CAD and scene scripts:
-.-.-
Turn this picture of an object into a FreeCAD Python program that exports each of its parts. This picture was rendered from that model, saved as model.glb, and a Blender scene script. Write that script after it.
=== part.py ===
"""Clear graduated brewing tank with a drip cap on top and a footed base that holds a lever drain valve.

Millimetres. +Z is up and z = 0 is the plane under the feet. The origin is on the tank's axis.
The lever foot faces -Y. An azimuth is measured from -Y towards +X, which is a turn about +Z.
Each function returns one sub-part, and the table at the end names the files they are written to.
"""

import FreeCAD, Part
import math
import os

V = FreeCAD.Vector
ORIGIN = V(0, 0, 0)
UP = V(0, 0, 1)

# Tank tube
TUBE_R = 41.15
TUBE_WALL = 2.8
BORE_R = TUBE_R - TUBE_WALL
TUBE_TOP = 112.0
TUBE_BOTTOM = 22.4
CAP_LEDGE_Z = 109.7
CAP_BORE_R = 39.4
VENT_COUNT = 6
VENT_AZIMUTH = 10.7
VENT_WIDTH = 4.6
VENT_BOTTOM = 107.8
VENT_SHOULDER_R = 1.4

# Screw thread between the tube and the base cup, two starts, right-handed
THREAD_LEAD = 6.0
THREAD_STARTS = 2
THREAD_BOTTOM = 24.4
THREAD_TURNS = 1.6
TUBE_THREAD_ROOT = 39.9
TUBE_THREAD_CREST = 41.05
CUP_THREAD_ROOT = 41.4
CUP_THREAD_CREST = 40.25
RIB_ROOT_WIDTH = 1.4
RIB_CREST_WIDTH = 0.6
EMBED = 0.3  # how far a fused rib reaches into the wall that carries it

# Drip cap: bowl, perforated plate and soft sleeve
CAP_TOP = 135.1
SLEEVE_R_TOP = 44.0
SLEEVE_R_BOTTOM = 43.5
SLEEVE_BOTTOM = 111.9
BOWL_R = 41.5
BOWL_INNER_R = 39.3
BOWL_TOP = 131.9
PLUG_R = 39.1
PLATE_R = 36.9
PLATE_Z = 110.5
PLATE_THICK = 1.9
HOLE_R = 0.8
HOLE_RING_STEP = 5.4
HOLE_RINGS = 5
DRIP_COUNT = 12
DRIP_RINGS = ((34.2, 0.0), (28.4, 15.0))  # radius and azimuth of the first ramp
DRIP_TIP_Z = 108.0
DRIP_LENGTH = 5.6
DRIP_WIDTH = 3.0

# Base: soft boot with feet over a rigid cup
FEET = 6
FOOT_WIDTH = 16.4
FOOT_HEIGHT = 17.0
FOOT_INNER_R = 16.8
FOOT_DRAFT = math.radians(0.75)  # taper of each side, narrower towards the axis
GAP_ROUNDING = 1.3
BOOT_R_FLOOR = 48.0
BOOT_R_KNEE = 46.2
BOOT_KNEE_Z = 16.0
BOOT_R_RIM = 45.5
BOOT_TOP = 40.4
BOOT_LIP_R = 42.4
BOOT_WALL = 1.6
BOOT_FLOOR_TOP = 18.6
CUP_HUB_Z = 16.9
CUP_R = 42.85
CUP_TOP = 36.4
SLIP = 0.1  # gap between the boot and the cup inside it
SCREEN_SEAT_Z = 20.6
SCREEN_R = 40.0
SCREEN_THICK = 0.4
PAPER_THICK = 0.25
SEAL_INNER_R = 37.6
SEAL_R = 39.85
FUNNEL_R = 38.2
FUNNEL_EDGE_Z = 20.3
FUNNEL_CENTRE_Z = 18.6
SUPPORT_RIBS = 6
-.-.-
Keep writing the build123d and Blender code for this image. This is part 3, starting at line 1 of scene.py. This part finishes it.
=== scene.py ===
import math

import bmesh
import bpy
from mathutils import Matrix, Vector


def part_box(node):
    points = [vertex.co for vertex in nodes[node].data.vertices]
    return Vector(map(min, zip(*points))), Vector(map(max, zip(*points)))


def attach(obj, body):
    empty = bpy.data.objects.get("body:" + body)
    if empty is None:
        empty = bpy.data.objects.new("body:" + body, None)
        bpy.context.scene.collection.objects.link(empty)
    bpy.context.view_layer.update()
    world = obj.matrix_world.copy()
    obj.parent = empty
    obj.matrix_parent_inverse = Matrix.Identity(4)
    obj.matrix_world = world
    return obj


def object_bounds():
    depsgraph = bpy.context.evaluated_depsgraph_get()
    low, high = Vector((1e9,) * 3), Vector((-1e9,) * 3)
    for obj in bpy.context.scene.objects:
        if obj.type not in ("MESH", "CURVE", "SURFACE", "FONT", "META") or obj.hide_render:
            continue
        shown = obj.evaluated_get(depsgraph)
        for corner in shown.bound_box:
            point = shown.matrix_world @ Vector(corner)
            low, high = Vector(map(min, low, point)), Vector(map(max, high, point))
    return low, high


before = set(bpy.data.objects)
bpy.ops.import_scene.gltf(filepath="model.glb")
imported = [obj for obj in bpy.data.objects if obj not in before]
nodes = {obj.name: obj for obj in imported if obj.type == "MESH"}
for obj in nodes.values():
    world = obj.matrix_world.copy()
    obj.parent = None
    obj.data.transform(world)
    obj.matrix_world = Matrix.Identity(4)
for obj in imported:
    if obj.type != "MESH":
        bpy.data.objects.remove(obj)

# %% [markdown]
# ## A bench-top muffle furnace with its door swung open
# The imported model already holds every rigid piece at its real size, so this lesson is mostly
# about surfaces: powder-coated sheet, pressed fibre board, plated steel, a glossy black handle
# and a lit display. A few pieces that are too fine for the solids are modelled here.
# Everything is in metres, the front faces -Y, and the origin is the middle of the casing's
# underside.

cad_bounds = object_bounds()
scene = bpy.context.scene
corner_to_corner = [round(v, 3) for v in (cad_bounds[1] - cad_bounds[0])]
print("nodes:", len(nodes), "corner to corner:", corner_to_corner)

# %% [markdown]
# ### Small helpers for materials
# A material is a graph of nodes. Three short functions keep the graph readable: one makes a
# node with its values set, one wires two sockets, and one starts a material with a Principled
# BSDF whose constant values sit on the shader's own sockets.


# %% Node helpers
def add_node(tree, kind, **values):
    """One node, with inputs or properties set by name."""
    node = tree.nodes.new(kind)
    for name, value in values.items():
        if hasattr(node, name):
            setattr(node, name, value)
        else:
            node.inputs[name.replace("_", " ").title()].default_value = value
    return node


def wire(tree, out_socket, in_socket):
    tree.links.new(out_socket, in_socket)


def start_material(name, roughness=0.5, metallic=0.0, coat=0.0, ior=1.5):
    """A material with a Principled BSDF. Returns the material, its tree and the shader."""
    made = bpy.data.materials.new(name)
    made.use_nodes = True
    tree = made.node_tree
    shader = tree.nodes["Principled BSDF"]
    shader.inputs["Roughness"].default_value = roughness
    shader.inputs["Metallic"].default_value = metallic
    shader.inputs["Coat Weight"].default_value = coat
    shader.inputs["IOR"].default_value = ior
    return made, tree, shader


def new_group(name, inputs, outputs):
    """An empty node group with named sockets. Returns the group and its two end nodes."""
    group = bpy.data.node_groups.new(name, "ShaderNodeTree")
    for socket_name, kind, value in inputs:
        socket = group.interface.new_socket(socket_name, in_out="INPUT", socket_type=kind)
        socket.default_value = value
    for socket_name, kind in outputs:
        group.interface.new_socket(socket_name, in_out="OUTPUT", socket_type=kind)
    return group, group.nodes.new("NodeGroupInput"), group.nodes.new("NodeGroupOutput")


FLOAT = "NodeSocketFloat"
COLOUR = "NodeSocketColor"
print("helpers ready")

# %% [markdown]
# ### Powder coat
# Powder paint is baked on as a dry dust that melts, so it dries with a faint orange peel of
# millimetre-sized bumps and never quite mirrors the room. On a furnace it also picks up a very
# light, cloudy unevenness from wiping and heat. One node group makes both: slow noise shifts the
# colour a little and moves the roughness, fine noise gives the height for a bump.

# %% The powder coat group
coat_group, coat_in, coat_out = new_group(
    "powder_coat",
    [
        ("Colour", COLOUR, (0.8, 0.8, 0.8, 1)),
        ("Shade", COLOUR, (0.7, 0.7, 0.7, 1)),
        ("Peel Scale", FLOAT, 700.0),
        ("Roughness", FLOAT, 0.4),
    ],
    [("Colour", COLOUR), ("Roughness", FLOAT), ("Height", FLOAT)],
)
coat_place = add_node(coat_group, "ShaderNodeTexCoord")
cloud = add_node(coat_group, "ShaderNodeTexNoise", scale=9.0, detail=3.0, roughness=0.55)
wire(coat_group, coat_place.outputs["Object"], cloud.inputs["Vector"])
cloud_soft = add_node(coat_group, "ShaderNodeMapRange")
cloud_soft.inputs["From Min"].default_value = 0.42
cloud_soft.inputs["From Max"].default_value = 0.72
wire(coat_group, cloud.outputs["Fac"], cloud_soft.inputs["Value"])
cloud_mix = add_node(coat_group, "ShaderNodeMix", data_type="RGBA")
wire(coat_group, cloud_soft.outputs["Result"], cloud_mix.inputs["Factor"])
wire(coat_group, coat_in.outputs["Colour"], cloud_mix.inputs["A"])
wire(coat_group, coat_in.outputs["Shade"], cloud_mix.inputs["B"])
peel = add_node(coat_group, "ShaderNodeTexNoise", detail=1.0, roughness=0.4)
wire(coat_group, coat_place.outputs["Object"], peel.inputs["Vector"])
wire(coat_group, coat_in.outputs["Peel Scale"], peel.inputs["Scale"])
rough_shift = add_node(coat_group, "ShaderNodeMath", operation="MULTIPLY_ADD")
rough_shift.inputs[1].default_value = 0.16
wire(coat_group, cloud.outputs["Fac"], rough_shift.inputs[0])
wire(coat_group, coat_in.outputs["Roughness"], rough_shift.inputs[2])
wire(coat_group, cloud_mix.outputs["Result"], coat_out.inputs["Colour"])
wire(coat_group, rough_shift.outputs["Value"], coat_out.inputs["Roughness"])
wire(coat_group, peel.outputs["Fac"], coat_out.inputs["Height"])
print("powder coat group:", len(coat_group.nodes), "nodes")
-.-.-
In the listing above, find the line containing "Turn this picture" and the line containing "DRIP_WIDTH = 3.0", then quote both, plus every line between them, exactly as written.

## Task solution
Turn this picture of an object into a FreeCAD Python program that exports each of its parts. This picture was rendered from that model, saved as model.glb, and a Blender scene script. Write that script after it.
=== part.py ===
"""Clear graduated brewing tank with a drip cap on top and a footed base that holds a lever drain valve.

Millimetres. +Z is up and z = 0 is the plane under the feet. The origin is on the tank's axis.
The lever foot faces -Y. An azimuth is measured from -Y towards +X, which is a turn about +Z.
Each function returns one sub-part, and the table at the end names the files they are written to.
"""

import FreeCAD, Part
import math
import os

V = FreeCAD.Vector
ORIGIN = V(0, 0, 0)
UP = V(0, 0, 1)

# Tank tube
TUBE_R = 41.15
TUBE_WALL = 2.8
BORE_R = TUBE_R - TUBE_WALL
TUBE_TOP = 112.0
TUBE_BOTTOM = 22.4
CAP_LEDGE_Z = 109.7
CAP_BORE_R = 39.4
VENT_COUNT = 6
VENT_AZIMUTH = 10.7
VENT_WIDTH = 4.6
VENT_BOTTOM = 107.8
VENT_SHOULDER_R = 1.4

# Screw thread between the tube and the base cup, two starts, right-handed
THREAD_LEAD = 6.0
THREAD_STARTS = 2
THREAD_BOTTOM = 24.4
THREAD_TURNS = 1.6
TUBE_THREAD_ROOT = 39.9
TUBE_THREAD_CREST = 41.05
CUP_THREAD_ROOT = 41.4
CUP_THREAD_CREST = 40.25
RIB_ROOT_WIDTH = 1.4
RIB_CREST_WIDTH = 0.6
EMBED = 0.3  # how far a fused rib reaches into the wall that carries it

# Drip cap: bowl, perforated plate and soft sleeve
CAP_TOP = 135.1
SLEEVE_R_TOP = 44.0
SLEEVE_R_BOTTOM = 43.5
SLEEVE_BOTTOM = 111.9
BOWL_R = 41.5
BOWL_INNER_R = 39.3
BOWL_TOP = 131.9
PLUG_R = 39.1
PLATE_R = 36.9
PLATE_Z = 110.5
PLATE_THICK = 1.9
HOLE_R = 0.8
HOLE_RING_STEP = 5.4
HOLE_RINGS = 5
DRIP_COUNT = 12
DRIP_RINGS = ((34.2, 0.0), (28.4, 15.0))  # radius and azimuth of the first ramp
DRIP_TIP_Z = 108.0
DRIP_LENGTH = 5.6
DRIP_WIDTH = 3.0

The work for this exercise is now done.